- _Exercise directions_
Only the lines between the line with "of its outline" and the line with "bpy.context.scene.collection.objects.link(empty)", together with those two lines themselves, are to be copied exactly.
** Start The records **
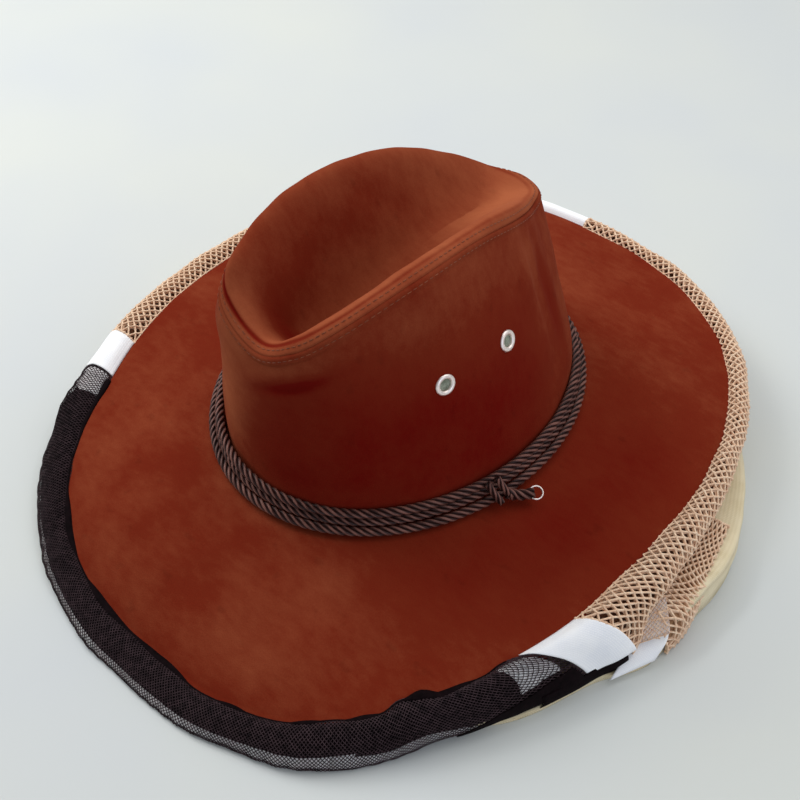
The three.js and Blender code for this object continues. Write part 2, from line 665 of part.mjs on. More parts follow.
function addVeil() {
  const overTape = turnsBetween(...TAPE_LEFT_SPAN, TAPE_STEP);
  const overFold = turnsBetween(...FOLD_SPAN, FOLD_STEP);
  const elsewhere = turnsBetween(FOLD_SPAN[1] + FOLD_STEP, 360 + TAPE_LEFT_SPAN[0] - CLOTH_STEP, CLOTH_STEP);
  const clothTurns = [...overTape, ...overFold, ...elsewhere];
  addPiece('skirt_cloth', sweptWall(clothTurns, clothSection, { ring: true }), creamCloth);

  const panel = (from, to, step) => turnsBetween(from + PANEL_GAP, to - PANEL_GAP, step);
  const frontTurns = panel(TAPE_RIGHT_SPAN[1], TAPE_LEFT_SPAN[0], FRONT_NET_STEP);
  const leftTurns = panel(TAPE_LEFT_SPAN[1], TAPE_BACK_SPAN[0], ROLLED_NET_STEP);
  const rightTurns = panel(TAPE_BACK_SPAN[1], 360 + TAPE_RIGHT_SPAN[0], ROLLED_NET_STEP);
  const open = (row, column) => column % 2 === 1 && PIERCED_ROWS.includes(row);
  addPiece('net_front', sweptWall(frontTurns, frontNetSection), blackNet);
  addPiece('net_left', sweptWall(leftTurns, rolledNetSection, { open }), tanNet);
  addPiece('net_right', sweptWall(rightTurns, rolledNetSection, { open }), tanNet);
  addPiece('net_left_fold', sweptWall(overFold, lowerFoldSection), tanNet);

  const rightTape = turnsBetween(...TAPE_RIGHT_SPAN, BACK_TAPE_STEP);
  const backTape = turnsBetween(...TAPE_BACK_SPAN, BACK_TAPE_STEP);
  addPiece('tape_left', sweptWall(overTape, leftTapeSection), whiteTape);
  addPiece('tape_right', sweptWall(rightTape, rolledNetSection), whiteTape);
  addPiece('tape_back', sweptWall(backTape, rolledNetSection), whiteTape);
}

// The whole hat is moved so that the origin lies under the middle of its outline
function centreOnOrigin() {
  const outline = new THREE.Box3().setFromObject(hat, true);
  const middle = outline.getCenter(new THREE.Vector3());
  hat.position.set(-middle.x, -middle.y, -outline.min.z);
}

addCrown();
addBrim();
addBand();
addEyelets();
addVeil();
centreOnOrigin();

export default hat;
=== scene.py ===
"""Suede-cloth beekeeper hat, lying on a table with its bee veil folded back under the brim.

Sizes in the tables and fields are millimetres, in the hat's own frame: the foot of the crown is
centred on x = y = 0, the front is towards -Y and a turn counts degrees from the front round to
the wearer's left. Meshes are written in metres.
"""

import logging
import math
from dataclasses import dataclass, field
from enum import Enum
from typing import Any, Sequence

import bmesh
import bpy
import numpy as np
from bpy.types import ID, Material, Mesh, Node, NodeSocket, NodeTree, Object
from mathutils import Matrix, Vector

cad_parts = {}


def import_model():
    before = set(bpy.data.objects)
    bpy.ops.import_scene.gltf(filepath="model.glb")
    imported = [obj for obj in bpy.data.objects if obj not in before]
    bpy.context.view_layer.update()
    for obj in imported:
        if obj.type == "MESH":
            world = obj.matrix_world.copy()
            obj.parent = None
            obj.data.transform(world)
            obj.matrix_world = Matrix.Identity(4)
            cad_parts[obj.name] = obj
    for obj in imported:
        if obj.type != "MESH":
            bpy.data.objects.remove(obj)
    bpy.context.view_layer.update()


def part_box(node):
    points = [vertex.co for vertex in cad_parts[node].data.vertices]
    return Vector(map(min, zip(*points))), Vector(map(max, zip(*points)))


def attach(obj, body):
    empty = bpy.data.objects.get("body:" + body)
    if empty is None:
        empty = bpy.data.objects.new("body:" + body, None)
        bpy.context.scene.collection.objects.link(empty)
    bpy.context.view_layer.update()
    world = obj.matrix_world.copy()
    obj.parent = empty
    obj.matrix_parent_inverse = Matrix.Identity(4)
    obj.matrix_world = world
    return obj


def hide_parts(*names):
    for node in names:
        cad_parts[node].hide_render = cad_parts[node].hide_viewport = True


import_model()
LOG = logging.getLogger("hat")
MM = 0.001
PHOTO_SIZE = 800
UP = np.array([0.0, 0.0, 1.0])
FULL_TURN = 2 * math.pi


class Slot(Enum):
    """Names of material slots, one for each kind of piece."""

    SUEDE = "suede"
    CORD = "cord"
    METAL = "eyelet_metal"
    CLOTH = "cream_cloth"
    BLACK_NET = "black_net"
    TAN_NET = "tan_net"
    TAPE = "white_tape"


class Held(Enum):
    """How a sheet of cloth is held."""

    FOLDED = "folded"


class Table:
    """A short table of rows that is read smoothly between its turns."""

    def __init__(self, columns: str, rows: Sequence[Sequence[float]]) -> None:
        """Keep rows of values in rising order of their first column, the turn."""
        self.names = columns.split()
        self.values = np.array(rows, float)

    def at(self, column: str, turns: np.ndarray) -> np.ndarray:
        """Read one column at some turns, by cubic pieces with level ends.

        Args:
            column: Name of the column.
            turns: Turns in degrees, inside the table's range.

        Returns:
            The column's value at each turn.
        """
        x, y = self.values[:, 0], self.values[:, self.names.index(column)]
        slope = np.zeros(len(x))
        slope[1:-1] = (y[2:] - y[:-2]) / (x[2:] - x[:-2])
        t = np.clip(turns, x[0], x[-1])
        i = np.clip(np.searchsorted(x, t, side="left") - 1, 0, len(x) - 2)
        span = x[i + 1] - x[i]
        f = (t - x[i]) / span
        level = (2 * f**3 - 3 * f**2 + 1) * y[i] + (3 * f**2 - 2 * f**3) * y[i + 1]
        return level + span * ((f**3 - 2 * f**2 + f) * slope[i] + (f**3 - f**2) * slope[i + 1])


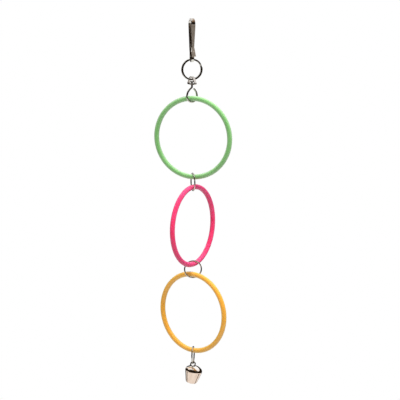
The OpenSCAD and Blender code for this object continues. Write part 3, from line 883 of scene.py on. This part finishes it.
# Jump rings: nickel plated wire, coiled, cut and bent shut, so that each has two square ends
# that almost meet. They tie the hoops together and carry the bell.
LINK_R, LINK_WIRE_R, LINK_GAP, JOINT_ANGLE = 7.75, 0.6, 0.25, 20
for link, angle in (("upper_link", -77), ("middle_link", 10.5), ("lower_link", 82.5)):
    bm = bmesh.new()
    open_angle = math.degrees(LINK_GAP / LINK_R)
    first = wire_section(bm, LINK_WIRE_R, (LINK_R, 0))
    rotate(bm, JOINT_ANGLE + open_angle / 2, "Z")
    last = spin_on(bm, first, (0, 0), 360 - open_angle, 96)
    close_end(bm, first, 0.09)
    close_end(bm, last, 0.09)
    ring = put_in_scene(link + "_wire", bm, wire_nickel)
    hang(ring, upright(angle, box_middle(link)), link, "wire_nickel", link)


# Petal bell: a dome pressed from thin sheet. Two slots cross under it and make four petals,
# which are bent in until they almost meet and hold the pellet.
BELL_TURN, BELL_LEAN, BAIL_OFF, BAIL_LEG = -7.5, 12, 1.89, 1.0
BELL_D, BELL_H, WALL = 15.7, 16.8, 0.6
SLOT_W, SLOT_END_R, SLOT_TOP, SLOTS_ANGLE = 0.7, 0.65, 6.2, 49.5
CROWN_R, SHOULDER_R, FOOT_R, FOOT_D, FOOT_HOLE_R = 10.0, 3.0, 2.4, 11.0, 1.0
BAIL_R, BAIL_WIRE_R, HOLE_GAP = 2.0, 0.6, 0.02
# Painted highlight: the dome's top is whitened, fading out between 1.6 and 3.2 mm below its top.
CROWN_HIGHLIGHT_TO, CROWN_HIGHLIGHT_FADE = 3.2, 1.6
bail_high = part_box("bell_bail")[1]
bail_place = box_middle("lower_link")
bail_place.z = bail_high.z - (BAIL_R + BAIL_WIRE_R) * MM
bell_frame = (
    Matrix.Translation(bail_place) @ Matrix.Rotation(math.radians(BELL_TURN), 4, "Z")
    @ Matrix.Rotation(math.radians(BELL_LEAN), 4, "Y"))
shell_place = bell_frame @ Matrix.Translation((BAIL_OFF * MM, 0, -BAIL_LEG * MM)) @ upright(0)

shoulder = Vector((BELL_D / 2 - SHOULDER_R, 0))
shoulder.y = math.sqrt((CROWN_R - SHOULDER_R) ** 2 - shoulder.x ** 2) - CROWN_R
foot = Vector((FOOT_D / 2 - FOOT_R, FOOT_R - BELL_H))
crown_angle = math.degrees(math.atan2(shoulder.y + CROWN_R, shoulder.x))
side_lean = math.atan2(shoulder.x - foot.x, shoulder.y - foot.y)
side_angle = math.degrees(
    side_lean - math.asin((FOOT_R - SHOULDER_R) / math.dist(shoulder, foot)))


def half_section(bm, inset):
    """Half of the dome's outline, drawn in by an inset, from its top to the hole in its foot."""
    pen = bm.verts.new((0, -inset, 0))
    pen = arc_to(bm, pen, (0, -CROWN_R), crown_angle - 90, 10)
    pen = arc_to(bm, pen, shoulder, -side_angle - crown_angle, 10)
    out = Vector((math.cos(math.radians(side_angle)), -math.sin(math.radians(side_angle))))
    for part in (0.25, 0.5, 0.75, 1):
        reach = SHOULDER_R + (FOOT_R - SHOULDER_R) * part - inset
        pen = line_to(bm, pen, *(shoulder.lerp(foot, part) + out * reach))
    pen = arc_to(bm, pen, foot, side_angle - 90, 8)
    return line_to(bm, pen, FOOT_HOLE_R, inset - BELL_H)


bell_nickel = plated(
    "bell_nickel", (0.86, 0.71, 0.59), (0.74, 0.58, 0.47), gloss=(0.06, 0.14), pits=700,
    pit_depth=0.000003)
# Painted highlight: a near-white tone on the dome's crown.
second_tone(bell_nickel, "crown_highlight", (1.0, 0.96, 0.92))
bm = bmesh.new()
bm.edges.new((half_section(bm, 0), half_section(bm, WALL)))
bell = put_in_scene("bell_dome", turn_round(bm, 128), bell_nickel)
tools = []
for angle in (SLOTS_ANGLE, SLOTS_ANGLE + 90):
    slot = block((-BELL_D, -BELL_H - 1, -SLOT_W / 2), (BELL_D, -SLOT_TOP, SLOT_W / 2))
    end = post((0, 0), SLOT_END_R, BELL_D, 32)
    rotate(end, 90, "Y")
    move(end, (0, -SLOT_TOP, 0))
    for tool in (slot, end):
        rotate(tool, angle, "Y")
        tools.append(tool)
for side in (-1, 1):
    hole = post((0, 0), BAIL_WIRE_R + HOLE_GAP, THROUGH, 24)
    rotate(hole, 90, "X")
    move(hole, (side * BAIL_R - BAIL_OFF, 0, 0))
    tools.append(hole)
machine(bell, tools)
ease(bell, 0.08, sharp=50)
mark(bell, "crown_highlight", lambda place: fade(place.y, -CROWN_HIGHLIGHT_TO, CROWN_HIGHLIGHT_FADE))
hang(bell, shell_place, "bell", "bell_nickel", "bell_shell", smooth=30)


# Hanging loop of the bell: a staple of nickel plated wire, bent round and pushed through two
# holes in the crown, so that its legs end inside the dome.
LEG_INSIDE = 0.8
bm = bmesh.new()
right = wire_section(bm, BAIL_WIRE_R, (BAIL_R, 0), 20)
left = spin_on(bm, right, (0, 0), 180, 24)
for loop, side in ((right, 1), (left, -1)):
    drop = CROWN_R - math.sqrt(CROWN_R ** 2 - (side * BAIL_R - BAIL_OFF) ** 2)
    end = draw_on(bm, loop, (0, -(BAIL_LEG + drop + WALL + LEG_INSIDE), 0))
    close_end(bm, end, 0.08)
staple_nickel = plated(
    "staple_nickel", (0.50, 0.42, 0.35), (0.36, 0.29, 0.23), gloss=(0.10, 0.20), pits=2200,
    pit_depth=0.000002)
bail = put_in_scene("bell_staple", bm, staple_nickel)
hang(bail, bell_frame @ upright(0), "bell", "wire_nickel", "bell_bail")


# Pellet: a small forged steel ball that lies loose in the bell and makes it ring. Its dies
# have left a low band round it.
pellet_steel = plated(
    "pellet_steel", (0.50, 0.49, 0.48), (0.33, 0.31, 0.30), gloss=(0.28, 0.45), pits=1200,
    pit_depth=0.00004)
PELLET_R, BAND_HIGH, BAND_HALF = 2.4, 0.04, 0.35
bm = bmesh.new()
bmesh.ops.create_uvsphere(bm, u_segments=40, v_segments=24, radius=PELLET_R - BAND_HIGH)
band = [vert for vert in bm.verts if abs(vert.co.z) < BAND_HALF]
bmesh.ops.scale(bm, vec=(PELLET_R / (PELLET_R - BAND_HIGH),) * 2 + (1,), verts=band)
pellet = put_in_scene("bell_ball", bm, pellet_steel)
pellet_place = Matrix.Translation(box_middle("bell_pellet")) @ Matrix.Scale(MM, 4)
hang(pellet, pellet_place, "pellet", "pellet_steel", "bell_pellet", smooth=60)
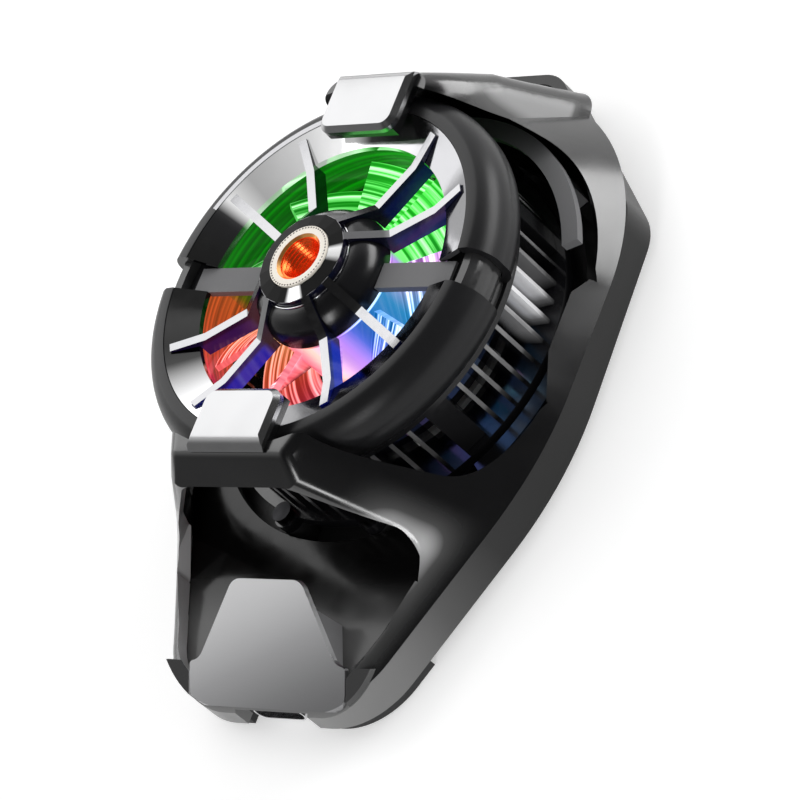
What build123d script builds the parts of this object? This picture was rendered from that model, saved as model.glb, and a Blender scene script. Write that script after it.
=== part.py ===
** End The records **
- _Solution to this problem_
// The whole hat is moved so that the origin lies under the middle of its outline
function centreOnOrigin() {
  const outline = new THREE.Box3().setFromObject(hat, true);
  const middle = outline.getCenter(new THREE.Vector3());
  hat.position.set(-middle.x, -middle.y, -outline.min.z);
}

addCrown();
addBrim();
addBand();
addEyelets();
addVeil();
centreOnOrigin();

export default hat;
=== scene.py ===
"""Suede-cloth beekeeper hat, lying on a table with its bee veil folded back under the brim.

Sizes in the tables and fields are millimetres, in the hat's own frame: the foot of the crown is
centred on x = y = 0, the front is towards -Y and a turn counts degrees from the front round to
the wearer's left. Meshes are written in metres.
"""

import logging
import math
from dataclasses import dataclass, field
from enum import Enum
from typing import Any, Sequence

import bmesh
import bpy
import numpy as np
from bpy.types import ID, Material, Mesh, Node, NodeSocket, NodeTree, Object
from mathutils import Matrix, Vector

cad_parts = {}


def import_model():
    before = set(bpy.data.objects)
    bpy.ops.import_scene.gltf(filepath="model.glb")
    imported = [obj for obj in bpy.data.objects if obj not in before]
    bpy.context.view_layer.update()
    for obj in imported:
        if obj.type == "MESH":
            world = obj.matrix_world.copy()
            obj.parent = None
            obj.data.transform(world)
            obj.matrix_world = Matrix.Identity(4)
            cad_parts[obj.name] = obj
    for obj in imported:
        if obj.type != "MESH":
            bpy.data.objects.remove(obj)
    bpy.context.view_layer.update()


def part_box(node):
    points = [vertex.co for vertex in cad_parts[node].data.vertices]
    return Vector(map(min, zip(*points))), Vector(map(max, zip(*points)))


def attach(obj, body):
    empty = bpy.data.objects.get("body:" + body)
    if empty is None:
        empty = bpy.data.objects.new("body:" + body, None)
        bpy.context.scene.collection.objects.link(empty)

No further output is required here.